Prompt Engineering Implications:
Longer prompts ≠ better prompts.
Use concise and focused prompts.
Provide clear, specific task descriptions.
Not all long prompts are bad! Longer prompts can be necessary, especially for Few Shot Prompting.
Model-Specific Challenges and Strategies
Smaller Models (e.g., CodeGen, InCoder)
Smaller models were more prone to generating meaningless code and missing steps. You could mitigate some of these issues via fine-tuning based on specific shortcomings or tailoring your prompts to address the weaker areas of the model.
Or, you can just use a larger model.
Larger Models (e.g., GPT-3.5, GPT-4)
The larger models were much more accurate (see below), but they still ran into issues. Specifically, when they did fail, they tended to be very incorrect (many lines of code needed to change). More on this in the next section.
Again, a little prompt engineering would go a long way here. The prompts used in HumanEval are pretty basic, so even a little iteration would probably result in a major jump in performance.
Error Repair and Effort
Assessing Error Severity
The researchers evaluated the severity of the errors by measuring how far the generated code deviated from the correct code.
They used two metrics to evaluate the severity of the errors:
Jaccard Similarity: Measures similarity by the overlap of tokens between two snippets. Lower values indicate fewer common tokens and less accurate code.
Levenshtein Distance: Measures the number of edits (insertions, deletions, substitutions) needed to correct code. Lower values mean fewer changes are needed, indicating the generated code is closer to the correct solution.
As I hinted at above, GPT-3.5 and GPT-4 had the largest deviations in cases where they generated incorrect code.
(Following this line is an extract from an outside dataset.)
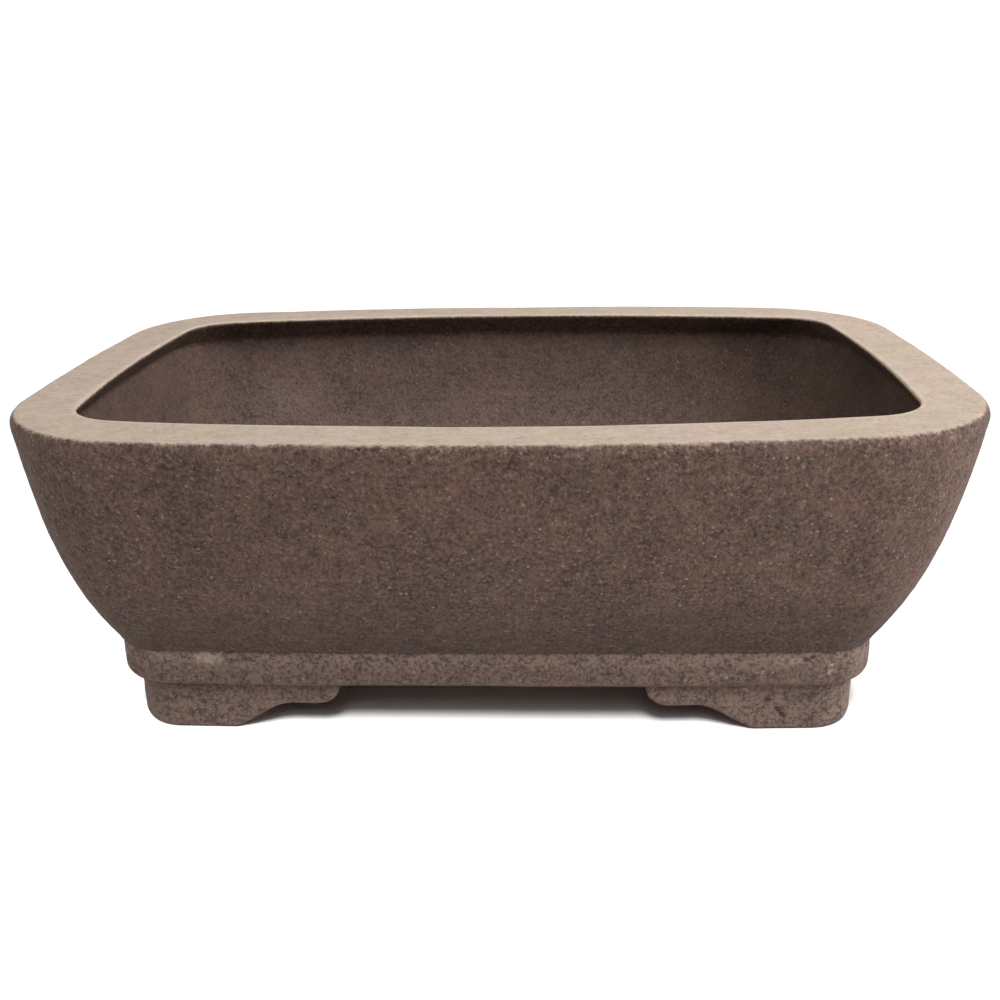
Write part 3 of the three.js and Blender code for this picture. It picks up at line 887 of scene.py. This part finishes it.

While being more accurate, they also required much larger repairs when they were wrong.
Here’s a breakdown of the types of errors. A “hunk” refers to several lines of code.
The main takeaway here is that the majority of the errors were single-hunk or multi-hunk, meaning they weren't simple fixes.
Conclusion
LLMs will continue to improve at code generation, but for the foreseeable future, there will be edge cases to handle, especially when deploying code generation features in production. Hopefully this post and the paper help provide a bit of a framework to avoid some of the common pitfalls!